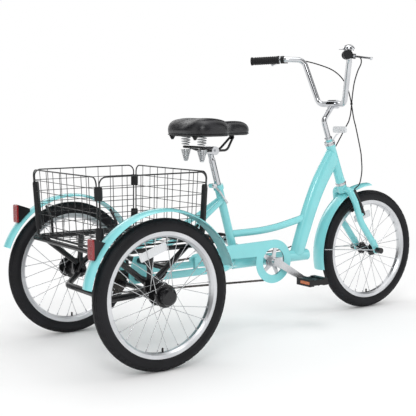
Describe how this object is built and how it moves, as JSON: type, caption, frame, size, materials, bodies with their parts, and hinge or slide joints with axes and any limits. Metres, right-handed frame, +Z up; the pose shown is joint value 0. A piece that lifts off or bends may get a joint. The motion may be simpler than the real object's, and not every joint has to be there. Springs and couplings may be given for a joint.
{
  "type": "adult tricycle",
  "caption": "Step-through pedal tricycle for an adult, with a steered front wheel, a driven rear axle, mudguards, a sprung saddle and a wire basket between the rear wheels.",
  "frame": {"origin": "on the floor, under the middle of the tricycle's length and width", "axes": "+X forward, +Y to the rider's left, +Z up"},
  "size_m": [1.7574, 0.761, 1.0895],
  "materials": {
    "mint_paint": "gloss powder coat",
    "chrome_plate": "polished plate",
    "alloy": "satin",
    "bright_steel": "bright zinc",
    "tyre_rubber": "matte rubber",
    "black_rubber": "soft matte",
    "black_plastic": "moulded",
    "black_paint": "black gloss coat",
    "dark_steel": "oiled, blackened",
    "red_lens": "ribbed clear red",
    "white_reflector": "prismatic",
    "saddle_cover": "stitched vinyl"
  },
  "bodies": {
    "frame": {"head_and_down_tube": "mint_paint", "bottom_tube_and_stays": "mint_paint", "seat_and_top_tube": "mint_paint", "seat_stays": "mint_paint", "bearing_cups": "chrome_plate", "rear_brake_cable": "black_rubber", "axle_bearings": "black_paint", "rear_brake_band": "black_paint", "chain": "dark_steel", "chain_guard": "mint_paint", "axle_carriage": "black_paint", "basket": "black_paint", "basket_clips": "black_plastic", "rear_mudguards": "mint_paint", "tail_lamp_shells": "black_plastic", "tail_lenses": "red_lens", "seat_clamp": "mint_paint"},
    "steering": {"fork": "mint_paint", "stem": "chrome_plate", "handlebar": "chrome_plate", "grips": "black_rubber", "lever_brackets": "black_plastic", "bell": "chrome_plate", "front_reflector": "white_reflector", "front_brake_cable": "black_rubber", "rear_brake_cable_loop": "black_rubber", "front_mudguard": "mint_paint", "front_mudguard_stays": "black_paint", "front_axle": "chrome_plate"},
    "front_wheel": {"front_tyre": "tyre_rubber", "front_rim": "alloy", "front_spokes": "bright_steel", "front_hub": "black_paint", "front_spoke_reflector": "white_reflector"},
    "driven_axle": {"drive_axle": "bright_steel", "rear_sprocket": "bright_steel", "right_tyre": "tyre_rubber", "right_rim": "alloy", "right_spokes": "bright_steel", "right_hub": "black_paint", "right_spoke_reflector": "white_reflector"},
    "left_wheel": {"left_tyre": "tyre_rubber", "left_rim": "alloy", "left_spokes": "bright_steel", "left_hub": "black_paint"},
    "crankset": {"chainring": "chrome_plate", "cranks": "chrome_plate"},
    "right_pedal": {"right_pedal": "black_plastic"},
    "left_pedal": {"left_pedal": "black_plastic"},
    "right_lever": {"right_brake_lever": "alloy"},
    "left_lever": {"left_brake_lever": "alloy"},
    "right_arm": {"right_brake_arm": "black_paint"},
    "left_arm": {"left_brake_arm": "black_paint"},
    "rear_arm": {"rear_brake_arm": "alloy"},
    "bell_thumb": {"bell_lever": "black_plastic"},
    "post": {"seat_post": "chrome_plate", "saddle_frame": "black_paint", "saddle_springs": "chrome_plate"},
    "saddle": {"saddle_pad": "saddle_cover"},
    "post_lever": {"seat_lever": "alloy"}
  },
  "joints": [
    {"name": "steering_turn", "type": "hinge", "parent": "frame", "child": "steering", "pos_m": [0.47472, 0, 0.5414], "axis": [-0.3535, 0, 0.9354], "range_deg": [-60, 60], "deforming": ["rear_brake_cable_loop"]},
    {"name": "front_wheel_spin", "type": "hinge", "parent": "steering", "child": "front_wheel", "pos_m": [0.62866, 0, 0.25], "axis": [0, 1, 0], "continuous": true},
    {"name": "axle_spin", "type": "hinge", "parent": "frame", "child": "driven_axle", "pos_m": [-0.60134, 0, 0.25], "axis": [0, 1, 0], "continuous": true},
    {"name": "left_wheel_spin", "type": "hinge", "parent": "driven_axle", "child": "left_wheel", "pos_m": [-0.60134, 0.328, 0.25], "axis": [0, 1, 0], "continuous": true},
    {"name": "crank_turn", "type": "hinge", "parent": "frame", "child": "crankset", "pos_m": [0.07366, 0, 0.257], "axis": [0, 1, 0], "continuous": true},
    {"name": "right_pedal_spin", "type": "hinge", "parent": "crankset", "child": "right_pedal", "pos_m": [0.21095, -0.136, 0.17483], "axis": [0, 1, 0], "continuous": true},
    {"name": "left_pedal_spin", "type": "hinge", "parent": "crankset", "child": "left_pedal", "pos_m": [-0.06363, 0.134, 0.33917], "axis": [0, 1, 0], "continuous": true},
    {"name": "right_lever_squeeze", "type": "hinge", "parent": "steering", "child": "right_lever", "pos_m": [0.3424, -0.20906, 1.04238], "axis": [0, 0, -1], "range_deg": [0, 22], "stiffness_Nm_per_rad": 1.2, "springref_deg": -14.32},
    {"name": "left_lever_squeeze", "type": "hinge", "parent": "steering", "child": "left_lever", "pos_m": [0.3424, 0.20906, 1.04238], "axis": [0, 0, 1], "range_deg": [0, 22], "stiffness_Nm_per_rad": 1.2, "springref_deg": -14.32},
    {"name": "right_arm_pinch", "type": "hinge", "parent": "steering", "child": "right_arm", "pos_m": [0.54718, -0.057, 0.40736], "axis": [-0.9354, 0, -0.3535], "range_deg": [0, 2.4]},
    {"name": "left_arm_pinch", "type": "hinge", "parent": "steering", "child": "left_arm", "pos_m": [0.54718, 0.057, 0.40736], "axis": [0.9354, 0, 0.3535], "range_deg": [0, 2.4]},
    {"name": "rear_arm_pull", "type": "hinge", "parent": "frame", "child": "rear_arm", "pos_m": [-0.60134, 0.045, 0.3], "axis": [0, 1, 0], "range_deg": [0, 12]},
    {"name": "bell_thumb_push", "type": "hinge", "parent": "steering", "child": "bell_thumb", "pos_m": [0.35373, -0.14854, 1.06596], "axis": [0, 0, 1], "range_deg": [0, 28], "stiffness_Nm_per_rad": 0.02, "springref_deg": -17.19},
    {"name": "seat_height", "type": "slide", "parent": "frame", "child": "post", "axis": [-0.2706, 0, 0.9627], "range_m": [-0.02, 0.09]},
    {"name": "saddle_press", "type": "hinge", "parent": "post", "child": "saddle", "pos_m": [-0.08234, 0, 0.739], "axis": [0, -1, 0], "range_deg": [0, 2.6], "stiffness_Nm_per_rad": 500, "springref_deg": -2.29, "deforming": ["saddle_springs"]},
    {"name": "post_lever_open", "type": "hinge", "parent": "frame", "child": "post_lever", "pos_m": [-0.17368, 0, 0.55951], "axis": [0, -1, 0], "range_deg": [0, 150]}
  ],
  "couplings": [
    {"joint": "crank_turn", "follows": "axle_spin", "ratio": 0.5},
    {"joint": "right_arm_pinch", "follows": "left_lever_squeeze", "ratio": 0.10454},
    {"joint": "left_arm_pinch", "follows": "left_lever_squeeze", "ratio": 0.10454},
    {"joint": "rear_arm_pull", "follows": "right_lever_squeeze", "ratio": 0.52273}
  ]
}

** GOAL **
Extract the complete listing verbatim.

** THE SOLUTION **
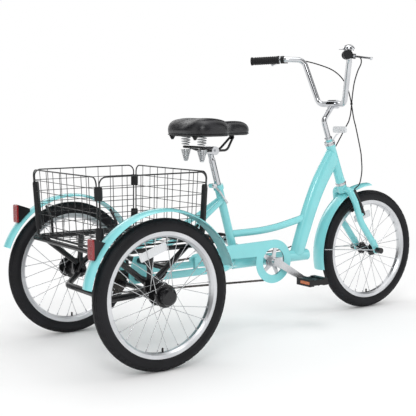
Describe how this object is built and how it moves, as JSON: type, caption, frame, size, materials, bodies with their parts, and hinge or slide joints with axes and any limits. Metres, right-handed frame, +Z up; the pose shown is joint value 0. A piece that lifts off or bends may get a joint. The motion may be simpler than the real object's, and not every joint has to be there. Springs and couplings may be given for a joint.
{
  "type": "adult tricycle",
  "caption": "Step-through pedal tricycle for an adult, with a steered front wheel, a driven rear axle, mudguards, a sprung saddle and a wire basket between the rear wheels.",
  "frame": {"origin": "on the floor, under the middle of the tricycle's length and width", "axes": "+X forward, +Y to the rider's left, +Z up"},
  "size_m": [1.7574, 0.761, 1.0895],
  "materials": {
    "mint_paint": "gloss powder coat",
    "chrome_plate": "polished plate",
    "alloy": "satin",
    "bright_steel": "bright zinc",
    "tyre_rubber": "matte rubber",
    "black_rubber": "soft matte",
    "black_plastic": "moulded",
    "black_paint": "black gloss coat",
    "dark_steel": "oiled, blackened",
    "red_lens": "ribbed clear red",
    "white_reflector": "prismatic",
    "saddle_cover": "stitched vinyl"
  },
  "bodies": {
    "frame": {"head_and_down_tube": "mint_paint", "bottom_tube_and_stays": "mint_paint", "seat_and_top_tube": "mint_paint", "seat_stays": "mint_paint", "bearing_cups": "chrome_plate", "rear_brake_cable": "black_rubber", "axle_bearings": "black_paint", "rear_brake_band": "black_paint", "chain": "dark_steel", "chain_guard": "mint_paint", "axle_carriage": "black_paint", "basket": "black_paint", "basket_clips": "black_plastic", "rear_mudguards": "mint_paint", "tail_lamp_shells": "black_plastic", "tail_lenses": "red_lens", "seat_clamp": "mint_paint"},
    "steering": {"fork": "mint_paint", "stem": "chrome_plate", "handlebar": "chrome_plate", "grips": "black_rubber", "lever_brackets": "black_plastic", "bell": "chrome_plate", "front_reflector": "white_reflector", "front_brake_cable": "black_rubber", "rear_brake_cable_loop": "black_rubber", "front_mudguard": "mint_paint", "front_mudguard_stays": "black_paint", "front_axle": "chrome_plate"},
    "front_wheel": {"front_tyre": "tyre_rubber", "front_rim": "alloy", "front_spokes": "bright_steel", "front_hub": "black_paint", "front_spoke_reflector": "white_reflector"},
    "driven_axle": {"drive_axle": "bright_steel", "rear_sprocket": "bright_steel", "right_tyre": "tyre_rubber", "right_rim": "alloy", "right_spokes": "bright_steel", "right_hub": "black_paint", "right_spoke_reflector": "white_reflector"},
    "left_wheel": {"left_tyre": "tyre_rubber", "left_rim": "alloy", "left_spokes": "bright_steel", "left_hub": "black_paint"},
    "crankset": {"chainring": "chrome_plate", "cranks": "chrome_plate"},
    "right_pedal": {"right_pedal": "black_plastic"},
    "left_pedal": {"left_pedal": "black_plastic"},
    "right_lever": {"right_brake_lever": "alloy"},
    "left_lever": {"left_brake_lever": "alloy"},
    "right_arm": {"right_brake_arm": "black_paint"},
    "left_arm": {"left_brake_arm": "black_paint"},
    "rear_arm": {"rear_brake_arm": "alloy"},
    "bell_thumb": {"bell_lever": "black_plastic"},
    "post": {"seat_post": "chrome_plate", "saddle_frame": "black_paint", "saddle_springs": "chrome_plate"},
    "saddle": {"saddle_pad": "saddle_cover"},
    "post_lever": {"seat_lever": "alloy"}
  },
  "joints": [
    {"name": "steering_turn", "type": "hinge", "parent": "frame", "child": "steering", "pos_m": [0.47472, 0, 0.5414], "axis": [-0.3535, 0, 0.9354], "range_deg": [-60, 60], "deforming": ["rear_brake_cable_loop"]},
    {"name": "front_wheel_spin", "type": "hinge", "parent": "steering", "child": "front_wheel", "pos_m": [0.62866, 0, 0.25], "axis": [0, 1, 0], "continuous": true},
    {"name": "axle_spin", "type": "hinge", "parent": "frame", "child": "driven_axle", "pos_m": [-0.60134, 0, 0.25], "axis": [0, 1, 0], "continuous": true},
    {"name": "left_wheel_spin", "type": "hinge", "parent": "driven_axle", "child": "left_wheel", "pos_m": [-0.60134, 0.328, 0.25], "axis": [0, 1, 0], "continuous": true},
    {"name": "crank_turn", "type": "hinge", "parent": "frame", "child": "crankset", "pos_m": [0.07366, 0, 0.257], "axis": [0, 1, 0], "continuous": true},
    {"name": "right_pedal_spin", "type": "hinge", "parent": "crankset", "child": "right_pedal", "pos_m": [0.21095, -0.136, 0.17483], "axis": [0, 1, 0], "continuous": true},
    {"name": "left_pedal_spin", "type": "hinge", "parent": "crankset", "child": "left_pedal", "pos_m": [-0.06363, 0.134, 0.33917], "axis": [0, 1, 0], "continuous": true},
    {"name": "right_lever_squeeze", "type": "hinge", "parent": "steering", "child": "right_lever", "pos_m": [0.3424, -0.20906, 1.04238], "axis": [0, 0, -1], "range_deg": [0, 22], "stiffness_Nm_per_rad": 1.2, "springref_deg": -14.32},
    {"name": "left_lever_squeeze", "type": "hinge", "parent": "steering", "child": "left_lever", "pos_m": [0.3424, 0.20906, 1.04238], "axis": [0, 0, 1], "range_deg": [0, 22], "stiffness_Nm_per_rad": 1.2, "springref_deg": -14.32},
    {"name": "right_arm_pinch", "type": "hinge", "parent": "steering", "child": "right_arm", "pos_m": [0.54718, -0.057, 0.40736], "axis": [-0.9354, 0, -0.3535], "range_deg": [0, 2.4]},
    {"name": "left_arm_pinch", "type": "hinge", "parent": "steering", "child": "left_arm", "pos_m": [0.54718, 0.057, 0.40736], "axis": [0.9354, 0, 0.3535], "range_deg": [0, 2.4]},
    {"name": "rear_arm_pull", "type": "hinge", "parent": "frame", "child": "rear_arm", "pos_m": [-0.60134, 0.045, 0.3], "axis": [0, 1, 0], "range_deg": [0, 12]},
    {"name": "bell_thumb_push", "type": "hinge", "parent": "steering", "child": "bell_thumb", "pos_m": [0.35373, -0.14854, 1.06596], "axis": [0, 0, 1], "range_deg": [0, 28], "stiffness_Nm_per_rad": 0.02, "springref_deg": -17.19},
    {"name": "seat_height", "type": "slide", "parent": "frame", "child": "post", "axis": [-0.2706, 0, 0.9627], "range_m": [-0.02, 0.09]},
    {"name": "saddle_press", "type": "hinge", "parent": "post", "child": "saddle", "pos_m": [-0.08234, 0, 0.739], "axis": [0, -1, 0], "range_deg": [0, 2.6], "stiffness_Nm_per_rad": 500, "springref_deg": -2.29, "deforming": ["saddle_springs"]},
    {"name": "post_lever_open", "type": "hinge", "parent": "frame", "child": "post_lever", "pos_m": [-0.17368, 0, 0.55951], "axis": [0, -1, 0], "range_deg": [0, 150]}
  ],
  "couplings": [
    {"joint": "crank_turn", "follows": "axle_spin", "ratio": 0.5},
    {"joint": "right_arm_pinch", "follows": "left_lever_squeeze", "ratio": 0.10454},
    {"joint": "left_arm_pinch", "follows": "left_lever_squeeze", "ratio": 0.10454},
    {"joint": "rear_arm_pull", "follows": "right_lever_squeeze", "ratio": 0.52273}
  ]
}